Мы уже говорили о глубокой и содержательной связи Иванова с эллинистическо-славянской (церковнославянской) традицией. Но у этого через многие века протянувшегося преемства были посредники — поэты 18 века и архаисты первой половины века 19-го. Не столь принципиален вопрос, было ли это посредничество осознано или имело лишь «хронологический» и общекультурный характер. Питаясь из тех же источников и решая сходные задачи (создание светской литературы с элементами церковного языка), вольно или невольно Иванов оказывался гораздо ближе к Ломоносову, чем к Епифанию Премудрому.

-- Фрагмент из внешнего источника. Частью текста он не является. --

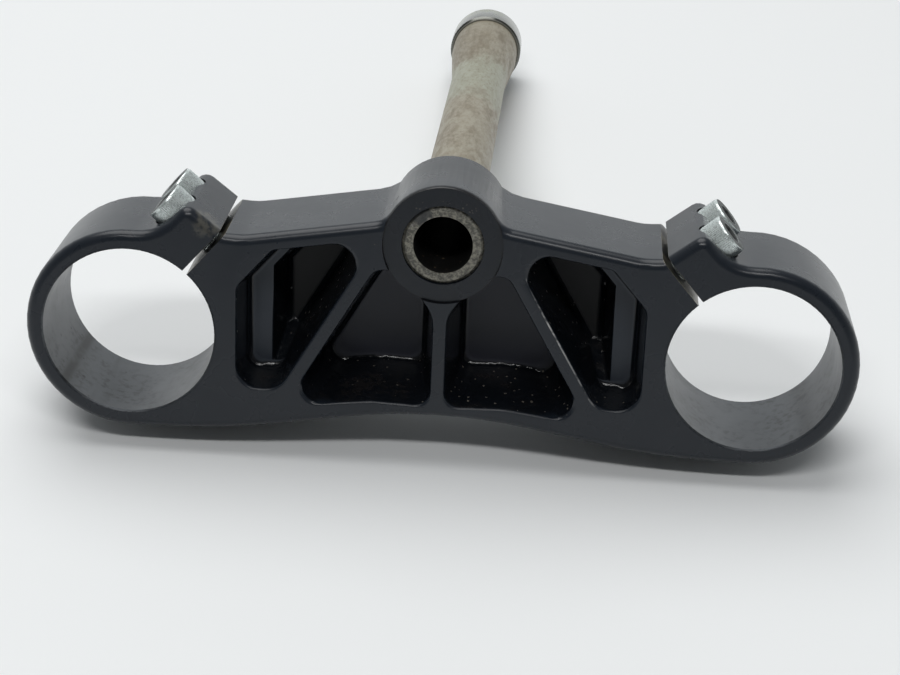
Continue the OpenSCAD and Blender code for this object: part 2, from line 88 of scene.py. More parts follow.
class Shade:
    # A material and short ways to add nodes to it
    def __init__(self, name):
        self.mat = bpy.data.materials.new(name)
        self.mat.use_nodes = True
        self.tree = self.mat.node_tree
        self.tree.nodes.clear()
        self.bsdf = self.add("ShaderNodeBsdfPrincipled")
        self.add("ShaderNodeOutputMaterial", {"Surface": self.bsdf.outputs[0]})
        self.where = self.add("ShaderNodeTexCoord").outputs["Object"]

    def add(self, kind, inputs=None, **settings):
        return addNode(self.tree, kind, inputs, **settings)

    def math(self, kind, *values):
        return self.add("ShaderNodeMath", dict(enumerate(values)), operation=kind).outputs[0]

    def fold(self, kind, values):
        result = values[0]
        for value in values[1:]:
            result = self.math(kind, result, value)
        return result

    def times(self, *values):
        return self.fold("MULTIPLY", values)

    def most(self, *values):
        return self.fold("MAXIMUM", values)

    def sum(self, *values):
        return self.fold("ADD", values)

    def minus(self, a, b):
        return self.math("SUBTRACT", a, b)

    def absolute(self, value):
        return self.math("ABSOLUTE", value)

    def length(self, *parts):
        return self.math("SQRT", self.sum(*(self.times(p, p) for p in parts)))

    def step(self, value, low, high, to=(0.0, 1.0)):
        return mapRange(self.tree, value, low, high, to)

    def under(self, value, limit, soft):
        # 1 below the limit, falling to 0 over a soft edge
        return self.step(value, limit - soft, limit + soft, (1.0, 0.0))

    def over(self, value, limit, soft):
        return self.step(value, limit - soft, limit + soft)

    def between(self, value, low, high, softLow, softHigh):
        return self.times(self.over(value, low, softLow), self.under(value, high, softHigh))

    def mix(self, factor, a, b):
        # Mixes two colours, which are sockets 6 and 7 of the node
        a, b = (color if isinstance(color, bpy.types.NodeSocket) else (*color, 1.0) for color in (a, b))
        return self.add("ShaderNodeMix", {0: factor, 6: a, 7: b}, data_type="RGBA").outputs[2]

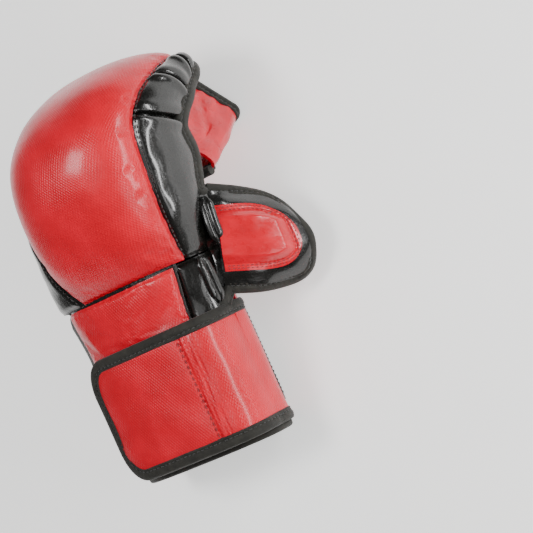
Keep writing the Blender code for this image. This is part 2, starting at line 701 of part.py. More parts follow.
def thumb_rim(rows):
    """Up one side of the hood, round its tip and back."""
    reach = 6.2
    middle = 0.5 * (SKIN + THUMB_FOAM + GAP + LINING)
    tip = rows[-1]
    places = [(-1.0, s) for s in rows[:-1]]
    places += [(r, tip) for r in steps(-1.0, 1.0, 8)]
    places += [(1.0, s) for s in reversed(rows[:-1])]
    path = []
    for r, s in places:
        sideways = (thumb(r, s) - thumb(r * 0.95, s)).normalized() * abs(r) ** 6
        forward = (thumb(r, s) - thumb(r, s - 0.03)).normalized() * (s / tip) ** 12
        outward = (sideways + forward).normalized()
        corner = 1.0 + 0.35 * min(sideways.length, forward.length)
        path.append(thumb(r, s) + normal(thumb, r, s) * middle + outward * reach * corner)
    return path


def make_thumb_loop(body):
    """An elastic band inside the hood that holds the thumb against the lining."""
    depth = SKIN + THUMB_FOAM + LINING + 2.0 * GAP
    outer = []
    inner = []
    turns = steps(0.0, math.pi, 10)
    for s in (0.34, 0.62):
        for turn in turns:
            for out, drop in ((outer, 20.0), (inner, 18.4)):
                wide = 16.5 if out is outer else 14.9
                centre = thumb(0.0, s)
                away = normal(thumb, 0.0, s)
                point = centre + away * (depth + 5.0 + drop * math.sin(turn))
                out.append(point + Vector((0.0, wide * math.cos(turn), 0.0)))
    count = len(turns)
    verts = outer + inner
    size = len(outer)
    faces = []
    for k in range(count - 1):
        faces.append((k, k + 1, count + k + 1, count + k))
        faces.append((size + k, size + count + k, size + count + k + 1, size + k + 1))
        faces.append((k, size + k, size + k + 1, k + 1))
        faces.append((count + k, count + k + 1, size + count + k + 1, size + count + k))
    for k in (0, count - 1):
        faces.append((k, count + k, size + count + k, size + k))
    solid("thumb_loop", verts, faces, FABRIC, body)


def make_web(body):
    """Two folded seam allowances that stand up between the thumb gusset and the hood."""
    tab_rows = steps(0.01, 0.16, 4)
    layer("web_tab_upper", hand, tab_rows, lambda v: steps(0.86, 0.93, 1),
          flat(7.0), flat(GAP), BLACK, body)
    layer("web_tab_lower", oval, steps(50.0, WRIST_SEAM_Y - 2.0, 3), lambda v: steps(74.0, 79.0, 1),
          flat(PANEL_THICK + 6.5), flat(PANEL_THICK + GAP), BLACK, body)


# ---- assembly ------------------------------------------------------------------------------------
def place_on_floor(frame):
    """Raise the fingers by the lean and stand the glove's box centred on the origin."""
    frame.rotation_euler = (math.radians(LEAN_DEG), 0.0, 0.0)
    bpy.context.view_layer.update()
    corners = []
    for item in bpy.data.objects:
        if item.type == "MESH":
            corners += [item.matrix_world @ v.co for v in item.data.vertices]
    low = Vector([min(c[k] for c in corners) for k in range(3)])
    high = Vector([max(c[k] for c in corners) for k in range(3)])
    frame.location = Vector((-(low.x + high.x) / 2, -(low.y + high.y) / 2, -low.z))
    bpy.context.view_layer.update()
    print("box mm", [round(v / MM, 2) for v in high - low])
    for item in bpy.data.objects:
        if item.type == "EMPTY":
            print(item.name, [round(v / MM, 3) for v in item.matrix_world.translation])


def main():
    clear_scene()
    frame = empty("glove_frame", (0, 0, 0))
    edge = oval(STRAP_EDGE_DEG, 0.0)
    away = normal(oval, STRAP_EDGE_DEG, 0.0)
    wrap = empty("strap_wrap_axis", edge + away * (REST + STRAP_THICK + 0.4), frame)
    fold = strap_surface(STRAP_FOLD_DEG, 0.0) + normal(oval, STRAP_FOLD_DEG, 0.0) * (STRAP_THICK + 0.4)
    peel = empty("strap_peel_axis", fold - wrap.location / MM, wrap)
    hood = empty("thumb_axis", THUMB_AXIS, frame)
    make_hand(frame)
    make_wrist(frame)
    make_strap_base(frame)
    make_label_panel(frame)
    make_palm(frame)
    make_loops(frame)
    make_web(frame)
    make_strap(wrap, peel)
    make_thumb(hood)
    place_on_floor(frame)


main()
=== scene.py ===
"""Looks of the padded left-hand sparring glove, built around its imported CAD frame.

The surfaces below are the glove's own, in millimetres in the glove's frame (+X thumb side, +Y fingers,
+Z back of the hand).  A grid of points on one of them becomes a sheet of coated fabric, lining or foam;
a path along an edge becomes a folded binding tape or a row of stitches.  world() takes them to the
frame in metres: the glove leans back by LEAN_DEG, as it does when it rests on its mouth and loops.
"""

import json
import math

import bpy
import numpy as np
from mathutils import Matrix, Vector

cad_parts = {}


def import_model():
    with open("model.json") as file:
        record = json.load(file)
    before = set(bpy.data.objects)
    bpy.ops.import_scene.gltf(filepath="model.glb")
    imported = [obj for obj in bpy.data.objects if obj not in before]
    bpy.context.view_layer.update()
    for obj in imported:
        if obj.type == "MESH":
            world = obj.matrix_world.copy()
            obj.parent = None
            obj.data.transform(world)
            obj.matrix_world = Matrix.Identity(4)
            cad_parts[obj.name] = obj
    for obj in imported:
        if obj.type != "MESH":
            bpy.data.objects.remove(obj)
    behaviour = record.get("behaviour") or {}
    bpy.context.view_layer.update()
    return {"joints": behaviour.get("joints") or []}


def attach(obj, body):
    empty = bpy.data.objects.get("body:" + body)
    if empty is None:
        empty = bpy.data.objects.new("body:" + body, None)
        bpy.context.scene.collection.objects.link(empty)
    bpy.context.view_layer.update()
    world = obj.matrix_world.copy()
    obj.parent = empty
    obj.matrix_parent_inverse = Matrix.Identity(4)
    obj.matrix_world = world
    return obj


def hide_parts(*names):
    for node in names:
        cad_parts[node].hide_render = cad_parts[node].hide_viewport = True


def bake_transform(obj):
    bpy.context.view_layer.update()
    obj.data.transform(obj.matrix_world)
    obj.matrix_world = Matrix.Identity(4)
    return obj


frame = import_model()
JOINTS = {joint["name"]: joint for joint in frame["joints"]}

# ---- driving dimensions, those of the CAD model --------------------------------------------------
LEAN_DEG = 13.2
THUMB_AXIS = np.array((54.0, 82.0, 28.0))
MOUTH_Y = -42.0
WRIST_SEAM_Y = 80.0
PALM_EDGE_Y = 110.0
CUFF_END_Y = 45.0
CUFF_X, SEAM_X = -20.0, -14.0
CUFF_HALF_WIDTH, SEAM_RADIAL, SEAM_ULNAR = 57.0, 57.0, 67.0
CUFF_TOP_Z, SEAM_TOP_Z, CUFF_BOTTOM_Z = 54.0, 56.0, 4.0
OVAL_POWER = 2.6
SLEEVE_REST = 0.8
LINING = 1.4
SKIN = 1.3
STRAP_LOW_Y, STRAP_HIGH_Y = -38.0, 39.0
STRAP_THICK = 2.6
STRAP_LIFT = 13.8
STRAP_EDGE_DEG, STRAP_FOLD_DEG, STRAP_TIP_DEG = 86.0, 28.0, -40.0
STRAP_TIP_ROUND = 20.0
PAD_HIGH, PAD_EDGE = 10.3, 5.0
PAD_FROM_DEG, PAD_TO_DEG = -52.0, 38.0
PANEL_THICK = 3.0
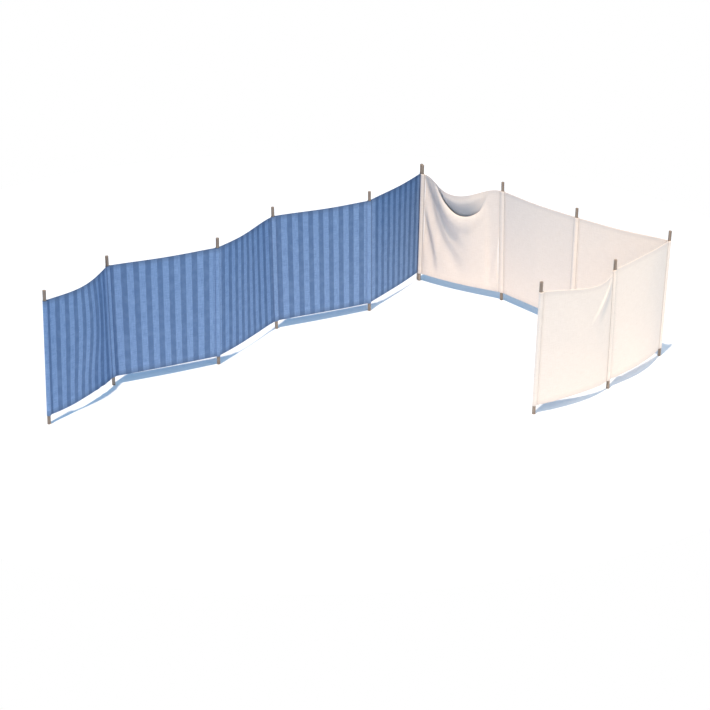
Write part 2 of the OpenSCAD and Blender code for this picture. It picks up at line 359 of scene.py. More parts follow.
def cowl_bay(cloth, i, u, v):
    """The ruled bay with its slack hem sagging behind a roll of cloth.

    Depth below the straight top line runs from the hem's sag to the lower hem, less a wave
    x exp(-x^2 / 2), none at the hem, that lifts the cloth over the roll and drops it into the
    pocket behind. The distance forward is that of the wall, even at first and then a step back,
    which passes to that of the front as tanh x does. The front is the roll, dying away to the
    foot, and a gaussian fullness below its crest. The running sum of the swags' lean is added.
    """
    t, opened, sag, middle, x = cowl_turn(u, v)
    wave = 1.65 * COWL_LIFT * opened * x * np.exp(-x * x / 2) * (1 - np.exp(-(t / 0.06) ** 2))
    depth = sag + (CLOTH_HEIGHT - sag) * t / CLOTH_HEIGHT - wave
    over = 0.5 + 0.5 * np.tanh(x / np.where(x < 0, 0.6, 1.3))
    down = t / np.maximum(middle - COWL_HALF, 0.05)
    wall = COWL_LIP + (COWL_WALL - COWL_LIP) * smooth((down - 0.35) / 0.65)
    front = COWL_ROLL * (1 - smooth((t - middle) / (CLOTH_HEIGHT - middle)))
    front = front + COWL_FULL * np.exp(-(x - 1.8) ** 2)
    out = opened ** 0.7 * (wall * (1 - over) + front * over)
    lean = np.cumsum(np.sin(swag_angle(u, t))[::-1], 0)[::-1] * CLOTH_HEIGHT / (len(v) - 1)
    out = out + lean - lean[0] * t / CLOTH_HEIGHT
    points = ruled_bay(cloth, i, u, 1 - depth / CLOTH_HEIGHT)
    return points + out[..., None] * bay_side(cloth, i)


GATHER_PAINTED_SHADE = 80                # painted shade for each metre of gather


def fading(bay, u, v):
    """Painted shade on a bay: most along its top and in its gathers, none at its pockets."""
    tone = bay.painted_shade * (0.45 + 0.55 * v * v) + GATHER_PAINTED_SHADE * bay.gather * smooth((u - 0.45) / 0.45)
    return tone * smooth(u / 0.10) * smooth((1 - u) / 0.05)


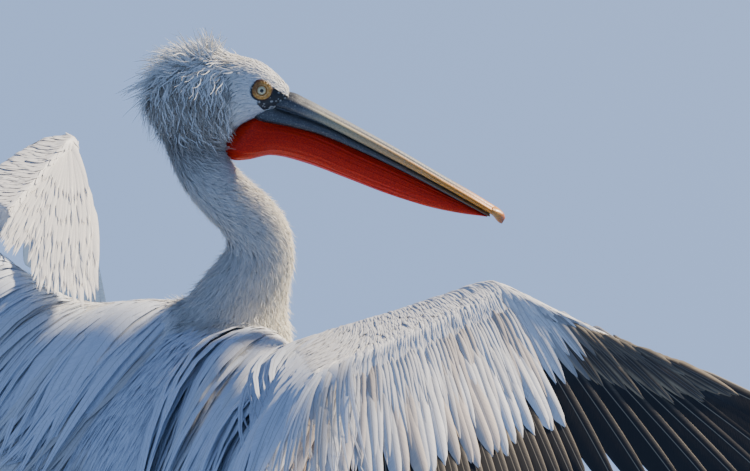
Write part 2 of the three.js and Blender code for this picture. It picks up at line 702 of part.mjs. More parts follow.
let headSolid = asSolid(headShape());
for (const row of crestTufts) headSolid = headSolid.add(asSolid(crestTuft(row)));
const headCutters = [1, -1].map((side) => eyeShape(side, eye.radius + gap));
const neckUpperCutter = neckLength(...neckSpans.upper, gap);
headCutters.push(upperBillCutter, lowerBillCutter, pouchCutter, neckUpperCutter);
const neckLower = cutBy(neckLength(...neckSpans.lower), headFrameTrunk);
headGroup.add(piece('head', cutBy(asGeometry(headSolid), ...headCutters), whitePlume));
headGroup.add(piece('eye_left', eyeShape(1, eye.radius), paleIris));
headGroup.add(piece('eye_right', eyeShape(-1, eye.radius), paleIris));
const lowerBill = cutBy(billLoft(lowerBillRows, ...hornForm), upperBillCutter);
const throat = cutBy(billLoft(pouchRows, ...pouchForm), lowerBillCutter, neckUpperCutter);
headGroup.add(piece('bill_upper', billLoft(upperBillRows, ...hornForm), greyHorn));
headGroup.add(piece('bill_nail', billLoft(nailRows, 3, 12, 2.6), orangeHorn));
headGroup.add(piece('bill_lower', lowerBill, greyHorn));
headGroup.add(piece('pouch', throat, redPouch));
headGroup.add(piece('neck_upper', neckLength(...neckSpans.upper), greyPlume));
headGroup.add(piece('neck_middle', neckLength(...neckSpans.middle), greyPlume));
headGroup.add(piece('neck_lower', neckLower, greyPlume));
model.add(headGroup);

const neckCutter = neckLength(...neckSpans.lower, gap).rotateZ(radians(headTurn));
model.add(wing('left', wingPose.left, trunkCutter, neckCutter));
model.add(wing('right', wingPose.right, trunkCutter, neckCutter));
model.add(legGroup('left', 1, trunkCutter));
model.add(legGroup('right', -1, trunkCutter));

// Stand the bird on the floor, over the middle of its bounding box.
const box = new THREE.Box3().setFromObject(model);
const middle = box.getCenter(new THREE.Vector3());
model.position.set(-middle.x, -middle.y, -box.min.z);

export default model;
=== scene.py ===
# A life-size Dalmatian pelican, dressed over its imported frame: one skin under a coat of solid
# feathers, with the flight feathers, bill, pouch, eyes and feet as pieces of their own.
import math

import bmesh
import bpy
import numpy as np
from mathutils import Matrix, Vector
from mathutils.bvhtree import BVHTree


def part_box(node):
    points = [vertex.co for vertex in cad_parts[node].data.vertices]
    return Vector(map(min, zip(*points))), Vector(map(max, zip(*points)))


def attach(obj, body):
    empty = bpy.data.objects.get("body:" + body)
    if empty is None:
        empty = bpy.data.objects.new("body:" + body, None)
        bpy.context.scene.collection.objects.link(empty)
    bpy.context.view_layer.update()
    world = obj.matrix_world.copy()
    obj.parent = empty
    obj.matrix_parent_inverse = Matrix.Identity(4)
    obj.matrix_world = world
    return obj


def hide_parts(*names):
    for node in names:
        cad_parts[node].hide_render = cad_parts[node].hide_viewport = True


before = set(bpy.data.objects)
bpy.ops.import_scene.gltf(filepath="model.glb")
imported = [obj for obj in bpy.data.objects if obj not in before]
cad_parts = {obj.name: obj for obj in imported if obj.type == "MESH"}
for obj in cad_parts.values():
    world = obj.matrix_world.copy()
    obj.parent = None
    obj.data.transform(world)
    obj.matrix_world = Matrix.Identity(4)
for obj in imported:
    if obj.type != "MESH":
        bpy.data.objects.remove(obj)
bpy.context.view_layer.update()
random = np.random.default_rng(23)
upward = np.array([0.0, 0.0, 1.0])


def unit(v):
    return v / np.maximum(np.linalg.norm(v, axis=-1, keepdims=True), 1e-9)


def ease(low, high, x):
    t = np.clip((np.asarray(x, float) - low) / (high - low), 0, 1)
    return t * t * (3 - 2 * t)


def between(a, b, share):
    return a + (b - a) * share


def mix(a, b, share):  # colours or directions, by one share for each
    return between(np.asarray(a), np.asarray(b), np.asarray(share, float)[..., None])


def throughRows(rows, places):  # a smooth curve through rows, each starting with its place
    rows = np.asarray(rows, float)
    places = np.atleast_1d(np.asarray(places, float))
    i = np.clip(np.searchsorted(rows[:, 0], places), 1, len(rows) - 1)
    a, b = rows[i - 1], rows[i]
    before, after = rows[np.maximum(i - 2, 0)], rows[np.minimum(i + 1, len(rows) - 1)]
    span = (b[:, 0] - a[:, 0])[:, None]
    t = np.clip((places - a[:, 0])[:, None] / span, 0, 1)
    slopeA = (b - before) / (b[:, :1] - before[:, :1]) * span
    slopeB = (after - a) / (after[:, :1] - a[:, :1]) * span
    curve = (2 * t**3 - 3 * t**2 + 1) * a + (3 * t**2 - 2 * t**3) * b
    return curve + (t**3 - 2 * t**2 + t) * slopeA + (t**3 - t**2) * slopeB


def linear(hexColour):  # sRGB hex to linear
    parts = [int(hexColour[i:i + 2], 16) / 255 for i in (0, 2, 4)]
    return [p / 12.92 if p <= 0.04045 else ((p + 0.055) / 1.055) ** 2.4 for p in parts]


def setSockets(tree, node, sockets):  # a node stands for its first output, a hex string for a colour
    for name, value in sockets.items():
        if isinstance(value, bpy.types.Node):
            value = value.outputs[0]
        if isinstance(value, bpy.types.NodeSocket):
            tree.links.new(value, node.inputs[name])
        else:
            node.inputs[name].default_value = linear(value) + [1] if isinstance(value, str) else value


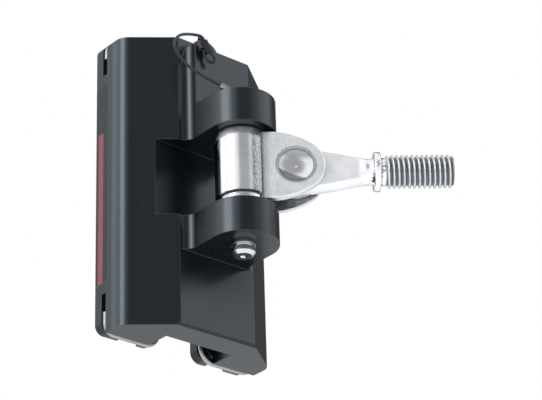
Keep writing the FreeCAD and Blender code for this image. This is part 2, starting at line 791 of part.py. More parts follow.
def make_toggle():
    body = new_body("toggle")
    half = s.cheek_half_height

    # Side view of the cheeks: two flank arcs that run into a smaller nose arc
    start = s.cheek_flank_start
    sink = s.cheek_flank_radius - half
    lead = s.cheek_reach - s.cheek_flank_radius
    nose_x = (start * start + sink * sink - lead * lead) / (2 * (start - lead))
    share = s.cheek_flank_radius / (nose_x - lead)
    join_x = start + (nose_x - start) * share
    join_z = sink * share - sink
    plate = draw(body, "cheek_outline", "XZ_Plane")
    outline(plate, [
        (0, -half), (start, -half), (join_x, -join_z), (join_x, join_z), (start, half), (0, half)],
        {1: ((start, sink), 1), 2: ((nose_x, 0), 1), 3: ((start, -sink), 1)})
    cheeks = feature(body, "Pad", "cheeks", Profile=plate, Length=2 * CHEEK_SIDE, Midplane=True)
    outer_edges = edges_where(cheeks, lambda mid, box: near(abs(mid.y), CHEEK_SIDE) and not near(mid.x, 0))
    feature(body, "Fillet", "cheek_edges", Base=(cheeks, outer_edges), Radius=s.cheek_edge_radius)

    # The cheeks stand clear of the washer under the barrel
    low = BARREL_BOTTOM - s.stud_rise
    high = BARREL_TOP - s.stud_rise
    relief = draw(body, "washer_relief_outline", "XY_Plane", low)
    ring(relief, (0, 0), s.washer_radius + s.washer_relief)
    feature(body, "Pocket", "washer_relief_cut", Profile=relief, Type="ThroughAll")

    wall = draw(body, "barrel_profile", "XZ_Plane")
    outline(wall, [
        (0, low), (s.barrel_radius - s.barrel_bottom_chamfer, low),
        (s.barrel_radius, low + s.barrel_bottom_chamfer), (s.barrel_radius, high - s.barrel_shoulder_height),
        (s.barrel_radius - s.barrel_shoulder_inset, high), (0, high)])
    feature(body, "Revolution", "barrel", Profile=wall, ReferenceAxis=(wall, ["V_Axis"]), Angle=360)

    jaw = draw(body, "jaw_outline", "XY_Plane")
    rectangle(jaw, (JAW_FLOOR, -s.jaw_gap / 2), (s.cheek_reach + s.jaw_gap, s.jaw_gap / 2))
    feature(body, "Pocket", "jaw", Profile=jaw, Type="ThroughAll", Midplane=True)

    bore = draw(body, "bore_outline", "XY_Plane")
    ring(bore, (0, 0), BORE_RADIUS)
    feature(body, "Pocket", "bore", Profile=bore, Type="ThroughAll", Midplane=True)

    hole = draw(body, "stud_pin_hole", "XZ_Plane")
    ring(hole, (s.stud_pin_reach, 0), s.stud_pin_radius + s.bush_fit)
    feature(body, "Pocket", "stud_pin_bore", Profile=hole, Type="ThroughAll", Midplane=True)
    seat = draw(body, "stud_pin_seat", "XZ_Plane", CHEEK_SIDE)
    ring(seat, (s.stud_pin_reach, 0), s.stud_pin_head_radius + s.stud_pin_fit)
    feature(body, "Pocket", "counterbore", Profile=seat,
            Length=s.stud_pin_sink + s.stud_pin_head_height)
    place(body, PIN_X, 0, s.stud_rise, s.toggle_angle)
    return body


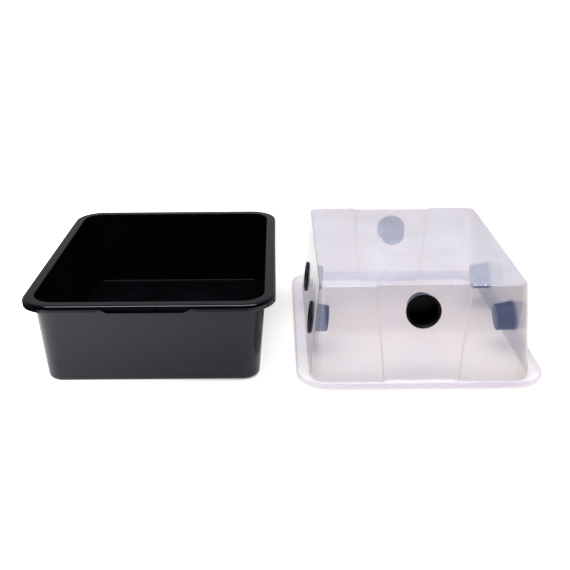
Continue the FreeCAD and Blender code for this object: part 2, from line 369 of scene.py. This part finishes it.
def port_frame(tub, port):
    """A port's middle on the wall's outer face, and its directions along the wall, up it and out of it."""
    (out_x, out_y), spread = PORTS[port]
    height = PORT_SIDE_HEIGHT if out_x else PORT_END_HEIGHT
    half = RIM_WIDTH / 2 if out_x else RIM_LENGTH / 2 - tub.panel.depth
    reach = half - tub.flange - tub.slope * height
    along = Vector((-out_y, out_x, 0))
    out = Vector((out_x * math.cos(tub.lean), out_y * math.cos(tub.lean), math.sin(tub.lean)))
    middle = Vector((out_x * reach, out_y * reach, height))
    middle += Vector((abs(out_y), abs(out_x), 0)) * spread * PORT_SPREAD
    return middle, along, out.cross(along), out


def port_patch(tub, port, rings, rows):
    """Find the columns and rows of wall grid that a port's square takes up.

    A column lies on the port's own wall if it is no further in than the sunk panel, to a millimetre.
    """
    middle, along, up, out = port_frame(tub, port)
    sample = rings[rows["outer", SAMPLE_ROW]]
    half = PATCH_HALF + PATCH_SLACK
    level_out = Vector((out.x, out.y, 0)).normalized()
    reach = max(point.dot(level_out) for point in sample) - tub.panel.depth - MM
    columns = [
        column for column, point in enumerate(sample)
        if point.dot(level_out) > reach and abs((point - middle).dot(along)) < half
    ]
    columns.sort(key=lambda column: (sample[column] - middle).dot(along))
    levels = {row: rings[index][0].z for (side, row), index in rows.items() if side == "outer"}
    kept = sorted(row for row, level in levels.items() if abs(level - middle.z) < half)
    return Patch(columns, kept, middle, along, up, out)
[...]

Позиция Ломоносова по вопросу об использовании церковнославянизмов, его убежденность в благотворности «приятия греческих красот посредством славенского» языка вполне идентична ивановской. (И даже специальное предпочтение богослужебных текстов, литургической поэтики у них обоюдно.) Но если Ломоносов тщательно дифференцировал слова, пригодные для каждого из трех его штилей, и, в особенности, старался отделить «великолепную возвышенность» церковнославянизмов от «подлых» простонародных речений, то для Иванова оба «крайних» ломоносовских штиля почти сливаются: он с легкостью может рядом с «орифламмом» или «горнилом» сказать что-нибудь вроде «гульливый» или «приневолится». Для Иванова на первом плане несреднее (по выражению Тынянова) слово. Впрочем, и в этом у него были знаменитые предтечи — и это в первую очередь Тредьяковский, которого более всего и упрекали в смешении «глубочайшей славенщизны» с подлыми речениями. Равно как и Державин, который, сохраняя общую витийственную направленность оды, добивался — по словам Гоголя, сочувственно цитируемым Тыняновым, — особого эффекта именно от «необыкновенного соединения самых высоких слов с самыми низкими и простыми». И не менее знаменитые «наследники»: тот же Тынянов, подчеркивая смешение «площадного жанра» с «высокой поэзией» у Маяковского, специально отмечал его враждебность стихии «среднего штиля» <45>. (Особо обратим внимание на сопоставление Тыняновым одописцев 18 века с футуристами — при полном игнорировании Иванова.)